Sebagai pubik, tugas kita adalah tidak ikut larut dalam hal remeh-temeh seperti ini, namun tetap memelihara sikap kritis dan peka terhadap hidden agenda yang bisa saja terjadi di belakang. Kita harus tetap fokus mengawal agenda-agenda yang menyangkut publik, sembari tetap kritis untuk mengamati sejauh mana kartel berperan dan menyokong rezim terpilih di ibukota ini.

Mengingat terpilihnya Anies-Sandi karena dukungan dari banyak kekuatan, maka pola-pola kompromi akan dipilih demi mengatasi rasa dahaga banyak pihak, yang tentu saja berpotensi untuk membuat masyarakat semakin terpuruk. Publik harus tetap waras biar selalu waspada.

Btw, pola spin dan counter spin ini bukan hal baru. Pernah, dalam satu persidangan penting di Makassar pada akhir tahun 1990-an, saya melihat pengacara OC Kaligis membawa artis Sarah Azhari dan Zarima di ruang sidang.

Sidang, yang tadinya dipenuhi kemarahan atas terdakwa yang diduga menilep uang petani, berubah menjadi tenang. Semua massa dan demonstran yang marah itu tak berdaya saat Sarah Azhari datang dengan pakaian seksi dan menyilangkan kaki.

Di akhir sidang yang memenangkan klien-nya, OC Kaligis berkata dengan pongah. “Saya tunjukkan apa yang tidak mungkin kalian pelajari di semua kampus. Saya sengaja bawa Sarah Azhari untuk meredakan emosi massa. Lihat persidangan itu. Semuanya tenang karena fokus pada pakaian seksi artis yang saya bawa.”

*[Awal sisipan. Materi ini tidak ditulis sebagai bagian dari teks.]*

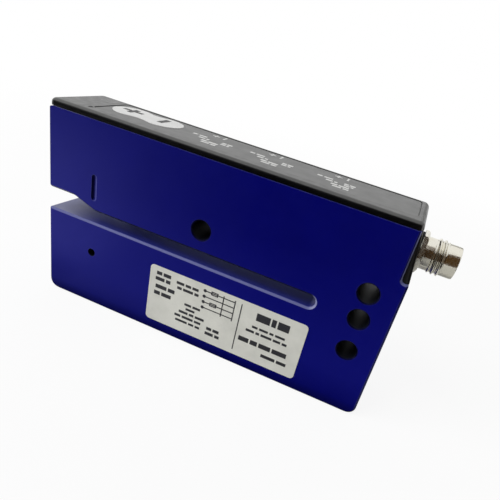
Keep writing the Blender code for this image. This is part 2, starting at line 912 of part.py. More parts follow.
def make_contacts(finish):
    """Four pins with rounded tips, from the upright board to just inside the barrel's mouth."""
    tip = total_length - contact_tip_setback
    tail = upright_board_x - contact_tail
    crown = contact_radius / 2
    profile = [(0.0, tip), (crown, tip - crown / 4), (contact_radius, tip - crown * 2),
               (contact_radius, tail), (0.0, tail)]
    for index, (y, z) in enumerate(contact_places()):
        turned(f"contact_pin_{index + 1}", profile, (0.0, y, z), "X", finish, steps=small_steps)


def make_connector_nut(finish):
    nut = cylinder("connector_nut", flange_corner_radius, (nut_x, mid_y, connector_z),
                   nut_thickness, "X", finish, steps=6)
    cut(nut, cylinder("cut_nut_bore", shank_radius + seat, (nut_x - past, mid_y, connector_z),
                      nut_thickness + 2 * past, "X"))
    return nut


def make_connector_seal(finish):
    inner = shank_radius + seat
    outer = inner + seal_width - seat
    back = flange_x - seal_thickness
    profile = [(outer, flange_x - seat / 2), (outer, back), (inner, back),
               (inner, flange_x - seat / 2)]
    return turned("connector_seal", profile, (0.0, mid_y, connector_z), "X", finish, closed=True)


def make_label(finish):
    outline = plate_outline(label_start, label_end, label_bottom, label_top, label_corner)
    return extruded("label", outline, label_thickness, -label_thickness - seat / 2, "Y", finish)


# Assembly

def build():
    anodised = material("blue_anodised", (0.01, 0.01, 0.13), 0.42, 0.6)
    black = material("black_plastic", (0.012, 0.012, 0.013), 0.5)
    film_grey = material("panel_grey", (0.05, 0.05, 0.052), 0.55)
    key_white = material("key_white", (0.78, 0.78, 0.76), 0.5)
    lamp_dark = material("lamp_dark", (0.03, 0.035, 0.03), 0.2)
    board_green = material("board_green", (0.02, 0.12, 0.05), 0.5)
    switch_black = material("switch_black", (0.02, 0.02, 0.02), 0.4)
    chip_black = material("chip_black", (0.015, 0.015, 0.016), 0.45)
    part_tan = material("part_tan", (0.35, 0.25, 0.16), 0.5)
    nickel = material("nickel", (0.62, 0.60, 0.55), 0.25, 1.0)
    gold = material("contact_gold", (0.8, 0.6, 0.25), 0.25, 1.0)
    ceramic = material("transducer_grey", (0.45, 0.45, 0.44), 0.4)
    rubber = material("soft_sleeve", (0.03, 0.03, 0.03), 0.8)
    jacket = material("lead_jacket", (0.04, 0.04, 0.045), 0.6)
    resin = material("plug_black", (0.02, 0.02, 0.022), 0.5)
    paper = material("label_film", (0.72, 0.71, 0.68), 0.45)
    make_fork_body(anodised)
    make_cover(black)
    make_panel_film(film_grey)
    make_key_field(key_white)
    make_light_guide(lamp_dark)
    make_main_board(board_green)
    on_board("status_led", lamp_x, lamp_y, lamp_length, lamp_width, lamp_height, lamp_dark)
    make_switch("plus_switch", -1.0, switch_black)
    make_switch("minus_switch", 1.0, switch_black)
    chip_x = (key_field_x + board_end) / 2
    on_board("controller_chip", chip_x - controller_side, mid_y, controller_side, controller_side,
             chip_height, chip_black)
    on_board("driver_chip", chip_x + driver_side, mid_y, driver_side, driver_side * 0.8,
             chip_height, chip_black)
    make_board_parts(part_tan)
    make_connector_board(board_green)
    make_transducer("emitter", emitter_seat, 1.0, ceramic)
    make_transducer("receiver", receiver_seat, -1.0, ceramic)
    make_sleeve("emitter_sleeve", emitter_seat, 1.0, rubber)
    make_sleeve("receiver_sleeve", receiver_seat, -1.0, rubber)
    make_emitter_lead(jacket)
    make_receiver_lead(jacket)
    make_plugs(resin)
    make_connector_shell(nickel)
    make_connector_insert(switch_black)
    make_contacts(gold)
    make_connector_nut(nickel)
    make_connector_seal(rubber)
    make_label(paper)


clear_scene()
parts_collection = new_collection("label_sensor")
cutter_collection = new_collection("label_sensor_cutters")
fork_frame = make_frame()
build()
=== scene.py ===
"""Looks of the fork-shaped label sensor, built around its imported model.

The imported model's frame is in metres: X runs from the open end to the connector, Y from the label
side to the far side and Z up from the resting edge. Fork millimetres are counted from the open
end, the label side and the resting edge, and at() turns them into that frame.
"""

import math

import bmesh
import bpy
from mathutils import Matrix, Vector


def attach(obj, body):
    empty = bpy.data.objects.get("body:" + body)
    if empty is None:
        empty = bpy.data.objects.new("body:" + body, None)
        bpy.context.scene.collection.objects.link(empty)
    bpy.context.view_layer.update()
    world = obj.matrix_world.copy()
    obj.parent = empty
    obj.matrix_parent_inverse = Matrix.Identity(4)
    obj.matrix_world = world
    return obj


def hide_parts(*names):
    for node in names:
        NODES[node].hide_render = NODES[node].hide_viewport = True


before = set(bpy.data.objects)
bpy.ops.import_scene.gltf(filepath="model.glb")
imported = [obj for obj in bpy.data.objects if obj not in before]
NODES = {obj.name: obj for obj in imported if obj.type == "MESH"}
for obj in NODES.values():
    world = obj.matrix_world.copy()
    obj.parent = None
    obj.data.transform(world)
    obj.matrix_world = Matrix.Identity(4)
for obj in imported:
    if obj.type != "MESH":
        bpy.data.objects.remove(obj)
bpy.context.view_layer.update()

MM = 0.001
FORK_ORIGIN = (-46.45 * MM, -9.0 * MM, 0.0)


def at(x, y, z):
    """A place given in millimetres from the open end, the label side and the resting edge."""
    return (FORK_ORIGIN[0] + x * MM, FORK_ORIGIN[1] + y * MM, FORK_ORIGIN[2] + z * MM)


def fork_x(x):
    """The X of a place given in millimetres from the open end."""
    return at(x, 0.0, 0.0)[0]


def fork_y(y):
    """The Y of a place given in millimetres from the label side."""
    return at(0.0, y, 0.0)[1]


# Node helpers

FULL_LEAN = 0.06


class Finish:
    """A procedural material: a Principled shader with a few texture nodes around it."""

    def __init__(self, name, colour, roughness, metallic=0.0):
        self.material = bpy.data.materials.new(name)
        self.material.use_nodes = True
        self.tree = self.material.node_tree
        self.shader = self.tree.nodes["Principled BSDF"]
        self.place = self.tree.nodes.new("ShaderNodeTexCoord").outputs["Object"]
        self.set("Base Color", (*colour, 1.0))
        self.set("Roughness", roughness)
        self.set("Metallic", metallic)

    def set(self, socket, value):
        self.shader.inputs[socket].default_value = value

    def link(self, output, target):
        self.tree.links.new(output, target)

    def noise(self, size, detail=3.0, roughness=0.55, stretch=(1.0, 1.0, 1.0)):
        """Noise whose largest features measure about size metres."""
        mapping = self.tree.nodes.new("ShaderNodeMapping")
        mapping.inputs["Scale"].default_value = [1.0 / s for s in stretch]
        self.link(self.place, mapping.inputs["Vector"])
        texture = self.tree.nodes.new("ShaderNodeTexNoise")
        texture.inputs["Scale"].default_value = 1.0 / size
        texture.inputs["Detail"].default_value = detail
        texture.inputs["Roughness"].default_value = roughness
        self.link(mapping.outputs["Vector"], texture.inputs["Vector"])
        return texture.outputs["Fac"]

    def spread(self, value, low, high, start=0.3, stop=0.7):
        """Maps a factor from start..stop to low..high."""
        node = self.tree.nodes.new("ShaderNodeMapRange")
        for socket, number in (("From Min", start), ("From Max", stop), ("To Min", low),
                               ("To Max", high)):
            node.inputs[socket].default_value = number
        self.link(value, node.inputs["Value"])
        return node.outputs["Result"]

    def blend(self, factor, first, second):
        """Mixes two colours, each a tuple or the output of another node."""
        node = self.tree.nodes.new("ShaderNodeMix")
        node.data_type = "RGBA"
        self.link(factor, node.inputs["Factor"])
        for socket, colour in zip((node.inputs[6], node.inputs[7]), (first, second)):
            if isinstance(colour, tuple):
                socket.default_value = (*colour, 1.0)
            else:
                self.link(colour, socket)
        return node.outputs[2]

    def times(self, first, second):
        node = self.tree.nodes.new("ShaderNodeMath")
        node.operation = "MULTIPLY"
        self.link(first, node.inputs[0])
        self.link(second, node.inputs[1])
        return node.outputs["Value"]

    def edges(self, radius):
        """1 on sharp edges and 0 on faces, from how far a rounded normal leans."""
        bevel = self.tree.nodes.new("ShaderNodeBevel")
        bevel.samples = 6
        bevel.inputs["Radius"].default_value = radius
        geometry = self.tree.nodes.new("ShaderNodeNewGeometry")
        lean = self.tree.nodes.new("ShaderNodeVectorMath")
        lean.operation = "DOT_PRODUCT"
        self.link(bevel.outputs["Normal"], lean.inputs[0])
        self.link(geometry.outputs["Normal"], lean.inputs[1])
        return self.spread(lean.outputs["Value"], 1.0, 0.0, 1.0 - FULL_LEAN, 1.0)

    def bumps(self, *layers):
        """Stacks bump layers, each (height, strength, distance)."""
        normal = None
        for height, strength, distance in layers:
            bump = self.tree.nodes.new("ShaderNodeBump")
            bump.inputs["Strength"].default_value = strength
            bump.inputs["Distance"].default_value = distance
            self.link(height, bump.inputs["Height"])
            if normal is not None:
                self.link(normal, bump.inputs["Normal"])
            normal = bump.outputs["Normal"]
        self.link(normal, self.shader.inputs["Normal"])

    def facing(self, axis):
        """How squarely a face looks along an axis of the model, 1 to -1."""
        lean = self.tree.nodes.new("ShaderNodeVectorMath")
        lean.operation = "DOT_PRODUCT"
        lean.inputs[1].default_value = axis
        coordinates = self.tree.nodes.new("ShaderNodeTexCoord")
        self.link(coordinates.outputs["Normal"], lean.inputs[0])
        return lean.outputs["Value"]

    def away_from_bores(self):
        """0 within reach of a bore's axis and 1 elsewhere."""
        flat = self.tree.nodes.new("ShaderNodeVectorMath")
        flat.operation = "MULTIPLY"
        flat.inputs[1].default_value = (1.0, 0.0, 1.0)
        self.link(self.place, flat.inputs[0])
        clear = None
        for x, z, reach in BORE_REACH:
            gap = self.tree.nodes.new("ShaderNodeVectorMath")
            gap.operation = "DISTANCE"
            centre = at(x, 9.0, z)
            gap.inputs[1].default_value = (centre[0], 0.0, centre[2])
            self.link(flat.outputs["Vector"], gap.inputs[0])
            free = self.spread(gap.outputs["Value"], 0.0, 1.0, reach * MM, (reach + 0.05) * MM)
            clear = free if clear is None else self.times(clear, free)
        return clear

    def colour(self, output):
        self.link(output, self.shader.inputs["Base Color"])

    def rough(self, output):
        self.link(output, self.shader.inputs["Roughness"])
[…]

Entah kenapa, saya menemukan strategi berulang sedang dimainkan Sandiaga. Ia memecah perhatian publik dengan cara melempar diksi tertentu yang bikin geram banyak orang. Jika Dewi Perssik masuk balai kota, maka fokus dan perhatian publik akan mengarah ke pedangdut seksi itu.

Hari ini, saya membaca respon Dewi Persik yang cukup cerdas. Ia menolak permintaan Sandiaga. Melalui akun instagram-nya, ia mengatakan:

Kepada bapak yang terhormat bapak wagub @sandiuno terimakasih atas kepercayaannya pak utk menjadikan saya DUTA TRANSJAKARTA (BUSWAY) tapi dengan tidak mengurangi rasa hormat dan kerendahan hati sepertinya sy blm ada kemampuan dan berani mjd duta. Lain hal kalau duta goyang dan nyanyi blh.. krn itu bidang saya,

Respon Dewi Perssik menunjukkan bahwa ia tahu peran apa yang harus dimainkannya, tanpa harus terjebak dengan retorika seorang politisi. Pedangdut seksi ini cerdas.